Yes, my solution would have been to invite the whole class, I don't know, it's a new class and maybe it's a nice thing to have them all for the birthday but you know your kid better.
I did know about the rule from being on here for so long and I do think it has merit. When I was growing up we did not have that rule nor was there any kind of directory. You just left people out and that was it. I still bear the scars.
She only invited 4 kids from her class. Vrs 17 for the entire class.
She invited 8 friends that she often has play dates with. All people I have their number and will mail the invite.
Party location is by the head and the plan was to stay around 10-15 people. I think it is $20 a head. I wish she picked somewhere else that allowed for more people and wasn't so expensive or I would have invited the class.
So I realized I sucked after getting a invite this am from her teacher from one of her friends that invited the whole class to her birthday the next day. Bonus: At least I have her mother's email now.
We don't have any rules around parties. We also don't get any contact info. my kids get invited to some and not others. As long as my kid is inviting less tha half I don't think it's exclusive. It's when you're excluding only a few kids that's a problem.
Sometimes the volunteer coordinator will cc all the parents on their email request and then you can guess the parents but it sucks not having a contact list. I've never mailed invited. Just email or hand delivered.
I'd ask your daughter to request their phone number /email addresses. Or have her hand out yours with a note for them to respond so you can send.

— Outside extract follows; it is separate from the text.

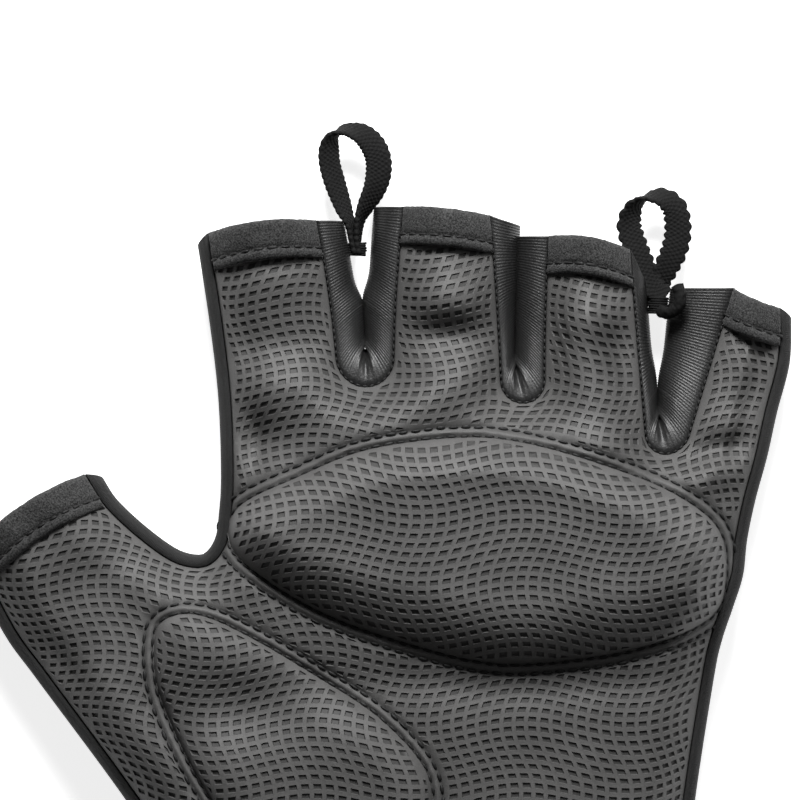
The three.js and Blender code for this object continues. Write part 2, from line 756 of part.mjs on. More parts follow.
// The closing tab, a plain strip that lies flat under the cuff.
function wristTab() {
  const shape = new THREE.Shape();
  const [halfLength, halfWidth] = [TAB_LENGTH / 2, TAB_WIDTH / 2];
  const corners = [
    [halfLength, halfWidth, 0],
    [-halfLength, halfWidth, Math.PI / 2],
    [-halfLength, -halfWidth, Math.PI],
    [halfLength, -halfWidth, 1.5 * Math.PI],
  ];
  for (const [x, y, start] of corners) {
    const [cx, cy] = [x - Math.sign(x) * TAB_CORNER, y - Math.sign(y) * TAB_CORNER];
    shape.absarc(cx, cy, TAB_CORNER, start, start + Math.PI / 2);
  }
  const plate = new THREE.ExtrudeGeometry(shape, {
    depth: TAB_THICKNESS,
    bevelEnabled: false,
    curveSegments: 4,
  });
  plate.translate(WRIST_X, WRIST_Y - SEAM_GAP - CUFF_LENGTH / 2, 0);
  return toGeometry(toSolid(plate));
}

// The middle line of a pull loop's band, seen from above and counted from the
// outer end of its bar.
function loopLine(row, u) {
  const turn = lerp(-Math.PI, Math.PI, u);
  const round = (1 + Math.cos(turn)) / 2;
  const drop = 1.45 * Math.sin(turn) * round ** 0.75;
  const out = (LOOP_WIDTH / 2) * drop + Math.sign(u - 0.5) * BAR_HALF;
  const line = new THREE.Vector2(out, LOOP_LENGTH * round ** 0.8);
  return line.rotateAround(new THREE.Vector2(), radians(row.lean));
}

// A pull loop: a band bent into a drop that turns on itself along its arms, with
// the sewn bar that ties it down between the two walls of its gusset.
function pullLoop(row) {
  const wall = gussetWalls[GUSSETS.findIndex(({ name }) => name === row.gusset)].outline;
  const [leftTip, rightTip] = [wall[0], wall[wall.length - 1]];
  const seatY = Math.min(leftTip.y, rightTip.y) - row.seat * FINGER_LENGTH;
  const bandY = seatY + row.bar * FINGER_LENGTH;
  const seatX = (leftTip.x + rightTip.x) / 2;
  const middleZ = (SEAM_SHARE * FINGER_HEIGHT + GUSSET_LIFT) / 2;
  const reach = 1e-3;
  const point = (u, v) => {
    const here = loopLine(row, u);
    const along = loopLine(row, Math.min(u + reach, 1)).sub(loopLine(row, Math.max(u - reach, 0)));
    along.normalize();
    const inward = new THREE.Vector3(along.y, -along.x, 0);
    const arms = row.arms * Math.abs(Math.sin(2 * Math.PI * u)) ** 0.8;
    const turned = radians(arms + row.top * Math.sin(Math.PI * u));
    const width = UP.clone().multiplyScalar(Math.cos(turned)).addScaledVector(inward, Math.sin(turned));
    return new THREE.Vector3(seatX + here.x, bandY + here.y, middleZ)
      .addScaledVector(width, (v - 0.5) * WEBBING_WIDTH)
      .addScaledVector(new THREE.Vector3(along.x, along.y, 0).cross(width), WEBBING_THICKNESS / 2);
  };
  const band = toSolid(thickSheet(point, LOOP_STEPS, 2, WEBBING_THICKNESS));
  const half = BAR_HALF + WEBBING_THICKNESS / 2;
  const barLength = bandY - seatY + BAR_LAP;
  const bar = new THREE.BoxGeometry(2 * half, barLength, WEBBING_WIDTH);
  return toGeometry(band.add(toSolid(bar.translate(seatX, seatY + barLength / 2, middleZ))));
}

const group = new THREE.Group();

function show(name, geometry, finish) {
  const mesh = new THREE.Mesh(geometry, new THREE.MeshStandardMaterial(COLOURS[finish]));
  mesh.name = name;
  group.add(mesh);
}

show("palm_panel", palmPanel(), "leather");
show("back_panel", backPanel(), "cloth");
show("palm_pad", pad(PALM_PAD, PAD_RISE, PAD_ROLL), "leather");
show("thenar_pad", pad(THENAR_PAD, THENAR_RISE, THENAR_ROLL), "leather");
GUSSETS.forEach((row, i) => show(row.name, gusset(gussetWalls[i]), "knit"));

Object.entries(hems).forEach(([name, edges]) => show(name, hem(edges), "hem"));
LOOPS.forEach((row) => show(row.name, pullLoop(row), "webbing"));
show("cuff", cuff(), "hem");
show("wrist_tab", wristTab(), "webbing");

export default group;
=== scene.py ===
"""A fingerless weightlifting glove for the left hand, lying on its back with the palm up.

+X points to the little finger, +Y to the fingertips and +Z up, out of the palm.
Lengths are millimetres until a mesh is made, and then they are metres.
"""

import logging
import math
from dataclasses import dataclass, field
from enum import Enum
from typing import Callable, Sequence

import bmesh
import bpy
import numpy as np
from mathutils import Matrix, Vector
from mathutils.bvhtree import BVHTree
from mathutils.geometry import delaunay_2d_cdt

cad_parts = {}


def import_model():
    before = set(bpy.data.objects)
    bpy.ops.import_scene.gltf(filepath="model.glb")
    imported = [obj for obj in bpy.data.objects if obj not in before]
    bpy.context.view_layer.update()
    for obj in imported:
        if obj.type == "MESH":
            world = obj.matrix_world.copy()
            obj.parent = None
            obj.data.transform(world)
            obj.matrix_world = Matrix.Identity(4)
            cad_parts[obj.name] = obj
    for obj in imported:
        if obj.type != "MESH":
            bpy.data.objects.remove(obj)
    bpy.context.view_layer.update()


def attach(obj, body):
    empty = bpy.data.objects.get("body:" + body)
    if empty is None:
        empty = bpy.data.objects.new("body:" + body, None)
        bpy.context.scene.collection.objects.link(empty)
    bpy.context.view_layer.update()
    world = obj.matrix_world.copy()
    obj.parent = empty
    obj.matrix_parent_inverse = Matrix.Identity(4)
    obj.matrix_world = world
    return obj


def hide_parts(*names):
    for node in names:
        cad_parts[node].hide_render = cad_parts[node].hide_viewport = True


norm = np.linalg.norm
stack = np.column_stack
Array = np.ndarray
Pair = tuple[float, float]
Triple = tuple[float, float, float]
Corners = tuple[int, int, int]
Height = Callable[[Array], Array]
Material = bpy.types.Material
Object = bpy.types.Object
Socket = bpy.types.NodeSocket
Tree = bpy.types.NodeTree
MM = 0.001
BODY = "root"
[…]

If they're passed out at school we have the same rule. Can you somehow get ahold of the parents info? My school has a directory of all the kids (it's optional but I think most parents participate).
My daughter has an early October birthday and we ran into this problem when she started Kindergarten. I had her give a note to several friends asking for their address, email and/or phone number. I said nothing about invitations! Their parents replied back because at that age the kids are not reliable with that information. Then I mailed or emailed invitations.